### Records shown:
** Begin **
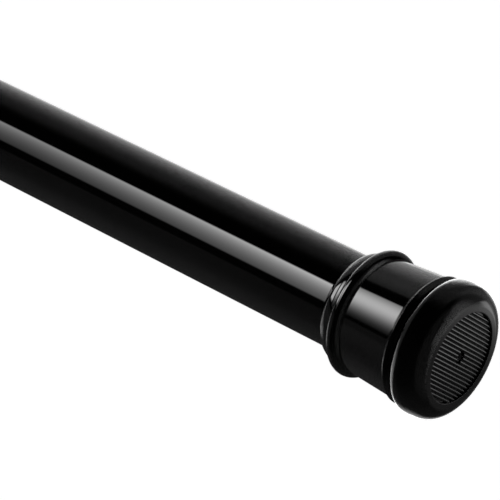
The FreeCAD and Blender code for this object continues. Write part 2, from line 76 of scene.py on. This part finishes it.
# The foot's face: a sunk disc with ribs and a dimple
DISC_RADIUS = 12.1
DISC_DEPTH = 0.95
DIMPLE_RADIUS = 1.6
DIMPLE_DEPTH = 1.2
DIMPLE_LAP = 0.1
RIB_PITCH = 1.0
RIB_WIDTH = 0.94
RIB_CROWN = 0.3
RIB_COUNT = 23
RIB_DROP = 0.35
RIB_LEAN = 42.5
RIB_ROOT = 0.05
RIB_OVERRUN = 0.02
CREST_STEPS = 8

# The foot's rim, back and snap stem
RIM_INNER = 13.65
RIM_DEPTH = 4.2
RIM_FALL = 0.27
RIM_BEND = 4.7
SIDE_BEND = 10.8
FOOT_RADIUS = 18.15
FOOT_BACK = 9.0
FOOT_EDGE = 2.4
SEAT_RADIUS = 14.5
STEM_RADIUS = 5.0
STEM_TIP = 3.6
STEM_END = 21.0
BARB_RADIUS = 5.7
BARB_START = 16.6
BARB_END = 17.6

# The collar: front wall, front lip, cove, barrel, bead and rear lip
COLLAR_START = 9.3
COLLAR_HOLE = 7.0
COLLAR_WALL_END = 10.5
TUBE_GAP = 0.05
LIP_EDGE = 16.5
LIP_BEND = 4.0
LIP_FRONT = 10.9
LIP_RADIUS = 17.15
LIP_BACK = 11.1
LIP_BACK_RADIUS = 17.05
COVE_END = 11.8
COVE_BEND = 1.1
BARREL_FRONT = 16.4
BARREL_BACK = 15.46
BARREL_END = 26.0
BEAD_START = 26.1
BEAD_END = 29.9
BEAD_ROOT = 15.7
BEAD_BEND = 2.0
REAR_LIP_START = 30.1
REAR_LIP_END = 34.2
REAR_LIP_RADIUS = 15.2
REAR_LIP_EDGE = 0.6

# The mouth bush
FLANGE = 2.6
FLANGE_RISE = 0.9
SLEEVE = 14.0
SLEEVE_GAP = 0.05
SLIDE_GAP = 0.08

# The press spring
WIRE_RADIUS = 1.1
COIL_RADIUS = 8.5
COIL_TURNS = 12
STEPS_PER_TURN = 48
WIRE_SIDES = 16


# --- outlines --------------------------------------------------------------------------------------


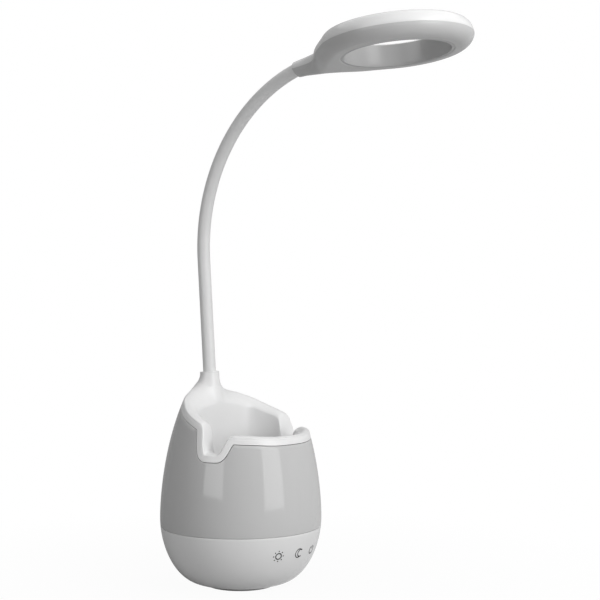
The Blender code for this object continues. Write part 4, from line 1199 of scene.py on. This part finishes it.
class LAMP_OT_base(Operator):
    """Build the bowl, the foot, the touch marks, the socket and the milky diffuser"""

    bl_idname = "desk_lamp.base"
    bl_label = "Base"

    def execute(self, context):
        colours = context.scene.lamp_colours
        white = finish("glossy_moulded_abs", colours.bowl_white)
        dressed(make_bowl(white), "base", "gloss_white", "base_bowl")
        make_foot(finish("moulded_soft_rubber", colours.rubber))
        make_marks(finish("pad_printed_ink", colours.ink))
        make_socket(zinc_steel(colours.steel), finish("moulded_black_nylon", colours.tray),
                    finish("gold_plated_contact", colours.gold))
        make_diffuser(finish("opal_moulded_polycarbonate", colours.opal_grey), rim_table())
        return {"FINISHED"}


class LAMP_OT_cup(Operator):
    """Build the pen cup with its wavy rim, phone notches and neck collar"""

    bl_idname = "desk_lamp.cup"
    bl_label = "Pen cup"

    def execute(self, context):
        white = finish("satin_moulded_abs", context.scene.lamp_colours.liner_white)
        make_cup(white, rim_table())
        return {"FINISHED"}


class LAMP_OT_neck(Operator):
    """Build the silicone sleeve of the gooseneck"""

    bl_idname = "desk_lamp.neck"
    bl_label = "Gooseneck"

    def execute(self, context):
        make_neck(finish("extruded_silicone", context.scene.lamp_colours.silicone))
        return {"FINISHED"}


class LAMP_OT_head(Operator):
    """Build the upper shell and the light cover of the ring head"""

    bl_idname = "desk_lamp.head"
    bl_label = "Ring head"

    def execute(self, context):
        colours = context.scene.lamp_colours
        make_head_top(finish("glossy_moulded_abs", colours.abs_white),
                      # The hole's wall gets the milky cover's finish in a darker grey, which is
                      # painted shade
                      finish("opal_acrylic_cover", colours.hole))
        make_head_lens(finish("opal_acrylic_cover", colours.lens))
        return {"FINISHED"}


class LAMP_OT_inner(Operator):
    """Give the screws, weight, cell, boards and lights inside the lamp their finishes"""

    bl_idname = "desk_lamp.inner"
    bl_label = "Inner pieces"

    def execute(self, context):
        colours = context.scene.lamp_colours
        # Inner pieces keep the frame's shapes, so only their finishes are set
        for material, stems in (
                (finish("glossy_moulded_abs", colours.abs_white), ("base_cover",)),
                (zinc_steel(colours.steel),
                 ("cover_screw_", "ballast_weight", "touch_pad_", "cup_screw_",
                  "neck_ferrule", "neck_nut", "head_clamp")),
                (wound_steel(colours.steel), ("neck_core_",)),
                (board_laminate(colours.laminate, colours.gold),
                 ("main_board", "touch_strip", "mood_board", "head_board")),
                (finish("pvc_shrink_sleeve", colours.sleeve_blue), ("battery_cell",)),
                (finish("moulded_black_nylon", colours.tray), ("battery_tray",)),
                (finish("cast_phosphor_resin", colours.phosphor),
                 ("mood_led_", "head_led_"))):
            for name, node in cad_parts.items():
                if name.startswith(stems):
                    for slot in node.material_slots:
                        slot.material = material
        return {"FINISHED"}


def add_softbox(name, place, aim, size, power):
    """Rectangular soft light, which neither the camera nor reflections show."""
    light = bpy.data.lights.new(name, "AREA")
    light.shape = "RECTANGLE"
    light.size, light.size_y = size
    light.energy = power
    obj = bpy.data.objects.new(name, light)
    obj.location = place
    obj.rotation_euler = (Vector(aim) - Vector(place)).to_track_quat("-Z", "Y").to_euler()
    obj.visible_camera = False
    obj.visible_glossy = False
    bpy.context.scene.collection.objects.link(obj)


def studio_floor(tint):
    """Seamless painted floor: white to the eye, and a little darker in the lamp's shadow."""
    material, tree, shader = new_finish("matt_painted_floor", {"Roughness": 0.9})
    place = add_node(tree, "TexCoord").outputs["Object"]
    speck = add_node(tree, "TexNoise", {"Scale": per_mm(60.0), "Detail": 2.0},
                     {"Vector": place})
    paint = add_node(tree, "Mix",
                     {"data_type": "RGBA", 6: shade(tint), 7: shade(tint, 0.99)},
                     {0: speck.outputs["Fac"]})
    tree.links.new(paint.outputs[2], shader.inputs["Base Color"])
    white = add_node(tree, "Emission", {"Strength": 1.0})
    path = add_node(tree, "LightPath")
    seen = add_node(tree, "Math", {"operation": "MAXIMUM"},
                    {0: path.outputs["Is Camera Ray"],
                     1: path.outputs["Is Transmission Ray"]})
    far = add_node(tree, "VectorMath", {"operation": "LENGTH"}, {0: place})
    cover = add_node(tree, "MapRange",
                     {"From Min": 0.05, "From Max": 0.32, "To Min": 0.96, "To Max": 1.0},
                     {"Value": far.outputs["Value"]})
    amount = add_node(tree, "Math", {"operation": "MULTIPLY"},
                      {0: seen.outputs[0], 1: cover.outputs["Result"]})
    mixed = add_node(tree, "MixShader", {},
                     {0: amount.outputs[0], 1: shader.outputs["BSDF"],
                      2: white.outputs["Emission"]})
    output = tree.nodes["Material Output"]
    tree.links.new(mixed.outputs[0], output.inputs["Surface"])
    return material


def studio_wall(across):
    """Painted set that only reflections see: dark on one side, pale on the other."""
    material, tree, _ = new_finish("matt_painted_set", {"Roughness": 0.9})
    place = add_node(tree, "TexCoord").outputs["Object"]
    way = add_node(tree, "VectorMath", {"operation": "NORMALIZE"}, {0: place})
    side = add_node(tree, "VectorMath", {"operation": "DOT_PRODUCT", 1: across},
                    {0: way.outputs["Vector"]})
    strength = add_node(tree, "MapRange",
                        {"From Min": -1.0, "From Max": 1.0, "To Min": 0.10,
                         "To Max": 0.75}, {"Value": side.outputs["Value"]})
    glow = add_node(tree, "Emission", {"Color": (1.0, 1.0, 1.0, 1.0)},
                    {"Strength": strength.outputs["Result"]})
    tree.links.new(glow.outputs["Emission"], tree.nodes["Material Output"].inputs["Surface"])
    return material


def card_glow(strength):
    """Lit cloth of a softbox, as bright as its reflection on the lamp should be."""
    material, tree, _ = new_finish("lit_softbox_cloth", {"Roughness": 0.9})
    glow = add_node(tree, "Emission", {"Strength": strength})
    tree.links.new(glow.outputs["Emission"], tree.nodes["Material Output"].inputs["Surface"])
    return material


def only_reflected(obj):
    """Hide a piece of the set from everything but reflections."""
    for ray in ("camera", "diffuse", "shadow", "transmission", "volume_scatter"):
        setattr(obj, "visible_" + ray, False)


class LAMP_OT_stage(Operator):
    """Build the pale floor, the soft studio lights, the white room and the camera"""

    bl_idname = "desk_lamp.stage"
    bl_label = "Stage"

    def execute(self, context):
        scene = context.scene
        stage = scene.lamp_stage
        view = radians(-50.5)
        right = Vector((cos(view), sin(view), 0.0))
        toward = Vector((sin(view), -cos(view), 0.0))
        up = Vector((0.0, 0.0, 1.0))

        def way_at(angle):
            """Level direction at an angle to the right of the camera."""
            return toward * cos(radians(angle)) + right * sin(radians(angle))

        rings = turned([(r, 0.0) for r in (0.0, 0.4, 1.5, 6.0)], 72)
        floor = piece_from("studio_floor", *lofted(rings, closed=False),
                           studio_floor(stage.floor))
        floor.visible_glossy = False

        section = ((0.01, -0.002), (0.5, -0.002), (2.4, -0.002), (2.4, 1.0), (2.4, 2.2))
        wall = piece_from("studio_wall", *lofted(turned(section, 72), closed=False),
                          studio_wall(right))
        only_reflected(wall)
        for name, angle, distance, half, foot, strength in (
                ("key_card", 50.0, 1.1, 0.29, 0.02, 1.9),
                ("fill_card", -37.5, 1.2, 0.31, 0.12, 1.5)):
            corners = [way_at(angle) * distance + way_at(angle + 90.0) * side + up * z
                       for side, z in ((-half, foot), (half, foot), (half, 1.6), (-half, 1.6))]
            card = piece_from(name, corners, [(0, 1, 2, 3)], card_glow(strength))
            only_reflected(card)

        world = bpy.data.worlds.new("white_room")
        world.use_nodes = True
        tree = world.node_tree
        path = add_node(tree, "LightPath")
        seen = add_node(tree, "Math", {"operation": "MAXIMUM"},
                        {0: path.outputs["Is Camera Ray"], 1: path.outputs["Is Glossy Ray"]})
        seen = add_node(tree, "Math", {"operation": "MAXIMUM"},
                        {0: seen.outputs[0], 1: path.outputs["Is Transmission Ray"]})
        strength = add_node(tree, "MapRange", {"To Min": stage.room, "To Max": 1.0},
                            {"Value": seen.outputs[0]})
        background = tree.nodes["Background"]
        background.inputs["Color"].default_value = (1.0, 1.0, 1.0, 1.0)
        tree.links.new(strength.outputs["Result"], background.inputs["Strength"])
        scene.world = world

        aim = up * 0.17
        for name, place, size, power in (
                ("key_softbox", way_at(48.0) * 1.1 + up * 0.62, (0.5, 1.1), stage.key),
                ("fill_softbox", way_at(-34.0) * 1.2 + up * 0.5, (0.45, 0.9), stage.fill),
                ("top_softbox", up * 1.25 + right * 0.15, (0.9, 0.9), stage.top)):
            add_softbox(name, place, aim, size, power)

        camera_data = bpy.data.cameras.new("camera")
        camera_data.lens = stage.lens
        camera_data.sensor_width = 36.0
        # The level of the eye lies at row 277 of the picture's 600
        camera_data.shift_y = (277.0 - 300.0) / 600.0
        camera = bpy.data.objects.new("camera", camera_data)
        camera.location = toward * stage.distance + right * 0.0411 + up * 0.2133
        camera.rotation_euler = (radians(90.0), 0.0, view)
        scene.collection.objects.link(camera)
        scene.camera = camera
        scene.view_settings.view_transform = "Standard"
        return {"FINISHED"}


OPERATORS = (LAMP_OT_base, LAMP_OT_cup, LAMP_OT_neck, LAMP_OT_head, LAMP_OT_inner,
             LAMP_OT_stage)
SETTINGS = {
    "lamp_base": LampBaseSettings,
    "lamp_cup": LampCupSettings,
    "lamp_neck": LampNeckSettings,
    "lamp_head": LampHeadSettings,
    "lamp_colours": LampColourSettings,
    "lamp_stage": LampStageSettings,
}


class LAMP_PT_panel(Panel):
    """Sizes, colours and steps of the desk lamp"""

    bl_idname = "LAMP_PT_panel"
    bl_label = "Desk lamp with pen holder"
    bl_space_type = "VIEW_3D"
    bl_region_type = "UI"
    bl_category = "Desk Lamp"

    def draw(self, context):
        for operator in OPERATORS:
            self.layout.operator(operator.bl_idname)
        for name, group in SETTINGS.items():
            box = self.layout.box()
            box.label(text=group.__doc__.strip("."))
            for key in group.__annotations__:
                box.prop(getattr(context.scene, name), key,
                         text=key.replace("_", " ").capitalize())


def register():
    for name, group in SETTINGS.items():
        bpy.utils.register_class(group)
        setattr(bpy.types.Scene, name, PointerProperty(type=group))
    for operator in OPERATORS:
        bpy.utils.register_class(operator)
    bpy.utils.register_class(LAMP_PT_panel)


def unregister():
    bpy.utils.unregister_class(LAMP_PT_panel)
    for operator in reversed(OPERATORS):
        bpy.utils.unregister_class(operator)
    for name, group in SETTINGS.items():
        delattr(bpy.types.Scene, name)
        bpy.utils.unregister_class(group)


def main():
    register()
    for operator in OPERATORS:
        group, action = operator.bl_idname.split(".")
        getattr(getattr(bpy.ops, group), action)()


if __name__ == "__main__":
    main()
** End **
### What you have to do:
Return exactly, please, the lines of the material from the first one down to and including the line where "BARB_END = 17.6" appears.

### Finished task:
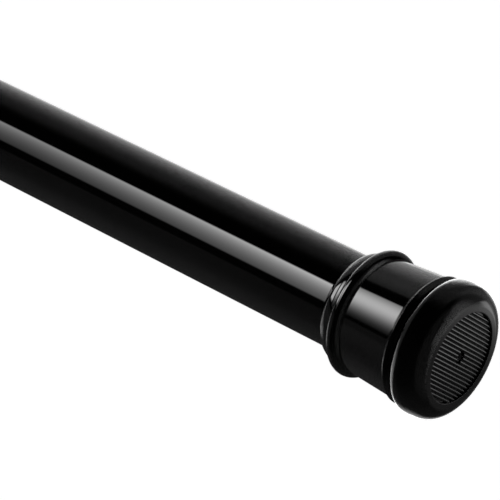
The FreeCAD and Blender code for this object continues. Write part 2, from line 76 of scene.py on. This part finishes it.
# The foot's face: a sunk disc with ribs and a dimple
DISC_RADIUS = 12.1
DISC_DEPTH = 0.95
DIMPLE_RADIUS = 1.6
DIMPLE_DEPTH = 1.2
DIMPLE_LAP = 0.1
RIB_PITCH = 1.0
RIB_WIDTH = 0.94
RIB_CROWN = 0.3
RIB_COUNT = 23
RIB_DROP = 0.35
RIB_LEAN = 42.5
RIB_ROOT = 0.05
RIB_OVERRUN = 0.02
CREST_STEPS = 8

# The foot's rim, back and snap stem
RIM_INNER = 13.65
RIM_DEPTH = 4.2
RIM_FALL = 0.27
RIM_BEND = 4.7
SIDE_BEND = 10.8
FOOT_RADIUS = 18.15
FOOT_BACK = 9.0
FOOT_EDGE = 2.4
SEAT_RADIUS = 14.5
STEM_RADIUS = 5.0
STEM_TIP = 3.6
STEM_END = 21.0
BARB_RADIUS = 5.7
BARB_START = 16.6
BARB_END = 17.6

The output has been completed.